Even Lady Wilde, Oscar’s fantastically flamboyant mother sent Cody a standing invitation to her salon.  At the time she was struggling financially, and could not afford help, so she kept her drapes drawn during the daylight and lit her rooms in red candlelight so no one could see the dust. I hope to connect with the British Library, for a more personal account of Cody’s encounters with Oscar Wilde, which has Constance Wilde’s visitor book on Tite Street, where she always insisted on inscriptions from her famous guests.  Over the next several years, Wilde’s star rose as did Cody’s. 

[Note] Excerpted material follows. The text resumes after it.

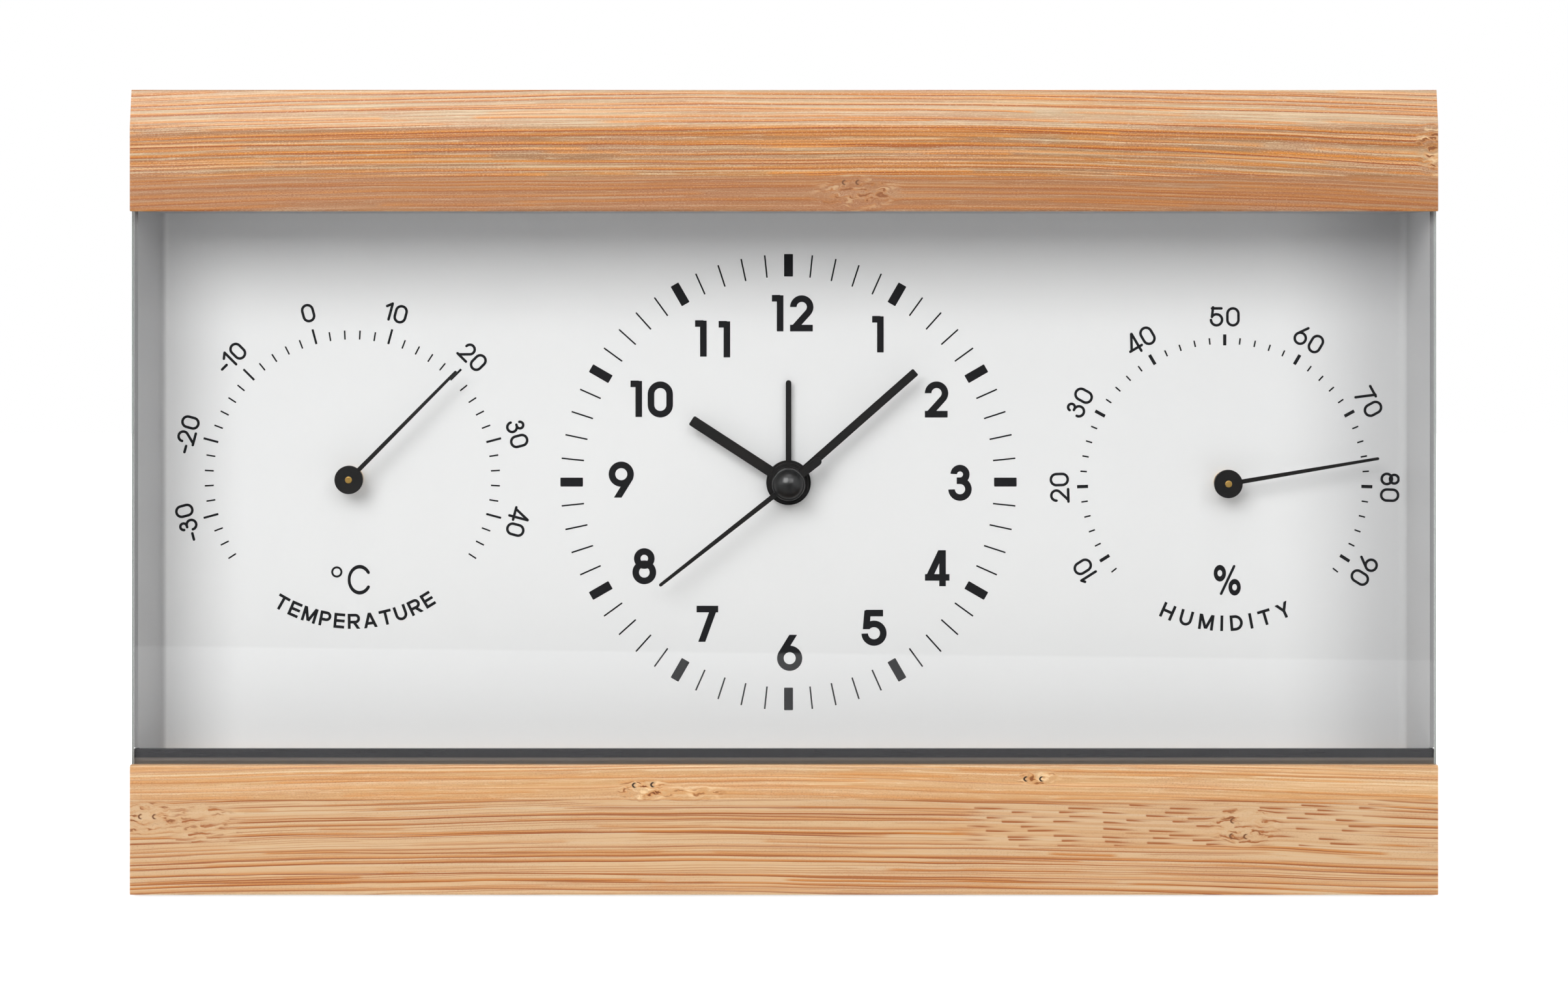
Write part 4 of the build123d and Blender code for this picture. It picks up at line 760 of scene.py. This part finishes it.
def figure(pen, sign, height, flag):
    """One figure with its lower left corner at the pen's place. The flag is the reach and drop of a 1."""
    s = pen.stroke
    wide = figure_widths[sign] * height
    h = height
    if sign == "9":
        kept = pen.spot
        pen.spot = kept @ Matrix.Translation((wide, 0, h)) @ Matrix.Rotation(pi, 4, "Y")
        figure(pen, "6", height, flag)
        pen.spot = kept
    elif sign == "0":
        r = wide / 2
        pen.bend((r, h - r), r - s / 2, 0, 180)
        pen.bend((r, r), r - s / 2, 180, 180)
        for x in (s / 2, wide - s / 2):
            pen.run((x, r), (x, h - r))
    elif sign == "1":
        pen.run((wide - s / 2, s / 2 if pen.rounded else 0), (wide - s / 2, h - s / 2 if pen.rounded else h))
        reach, drop = flag
        pen.run((wide - s / 2 - reach, h - s * 0.44 - drop), (wide - s / 2, h - s * 0.44))
    elif sign == "2":
        r = wide / 2 - s / 2
        centre = (wide / 2, h - wide / 2)
        foot = (s * 0.62, s / 2)
        last = touch(centre, r, foot, 1)
        pen.bend(centre, r, 180, last - 180)
        leave = (centre[0] + r * cos(radians(last)), centre[1] + r * sin(radians(last)))
        pen.run(leave, foot)
        pen.run((0, s / 2), (wide - s * 0.1, s / 2))
    elif sign == "3":
        low = wide / 2
        high = (h + s) / 2 - low
        pen.bend((wide / 2, h - high), high - s / 2, 176, -266)
        pen.bend((wide / 2, low), low - s / 2, 90, -268)
        pen.run((wide / 2 - s * 0.5, 2 * low - s / 2), (wide / 2, 2 * low - s / 2))
    elif sign == "4":
        stem = wide - 0.1 * h - s / 2
        bar = 0.245 * h
        pen.run((stem, 0), (stem, h))
        pen.slant((s * 0.62, bar), (stem - s * 0.1, h))
        pen.run((0, bar), (wide, bar))
    elif sign == "5":
        r = wide / 2 - s / 2
        centre = (wide / 2, wide / 2)
        pen.bend(centre, r, 140, -318)
        start = (centre[0] + r * cos(radians(140)), centre[1] + r * sin(radians(140)))
        pen.slant((start[0] - s * 0.12, start[1] - s * 0.3), (wide * 0.25, h - s * 0.1))
        pen.run((wide * 0.17, h - s / 2), (wide * 0.86, h - s / 2))
    elif sign == "6":
        r = wide / 2 - s / 2
        centre = (wide / 2, wide / 2)
        tip = (wide * 0.64, h)
        meet = touch(centre, r, tip, 1)
        pen.bend(centre, r, 0, 360)
        leave = (centre[0] + r * cos(radians(meet)), centre[1] + r * sin(radians(meet)))
        pen.slant(leave, tip)
    elif sign == "7":
        pen.run((0, h - s / 2), (wide, h - s / 2))
        pen.slant((wide * 0.24, 0), (wide - s * 0.62, h - s * 0.3))
    elif sign == "8":
        low = wide / 2
        high = wide * 0.435
        pen.bend((low, low), low - s / 2, 0, 360)
        pen.bend((low, h - high), high - s / 2, 0, 360)
    elif sign == "-":
        pen.run((0, h * 0.4), (wide, h * 0.4))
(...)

Wilde was yet to write his plays, Lady Windemere’s Fan, and The Importance of Being Ernest, and his only novel, The Picture of Dorian Gray As Cody was aware of Rosa Bonheur’s reputation, he certainly would have known about Wilde’s predilection for young men. Wilde’s downfall would start to occur in 1892, when he became seriously involved with Lord Alfred Douglas, the son of the Marquess of Queensbury (of "The Queensbury Rules"). When Queensbury publicly accused Wilde of sodomy, Wilde foolishly sued for libel and lost. 

It would be fascinating to know of Cody’s reaction to Wilde’s notorious sodomy trial and his subsequent conviction in 1895. Cody had yet to face his own trial of public opinion with his attempt to divorce his wife Louisa. Wilde was sentenced to two years hard labor in prison, all the while assuming his fame would exonerate him. Friends turned their backs, his wife changed her name and by 1900, Oscar Wilde, Constance, his brother Willie and his mother Lady Jane Wilde were all dead in obscurity. 

Wilde made homosexuality infamous.  And at the time of his death, the word ‘homosexual’ had only recently been written about in scientific journals and was not in the public vernacular until the early 1900s.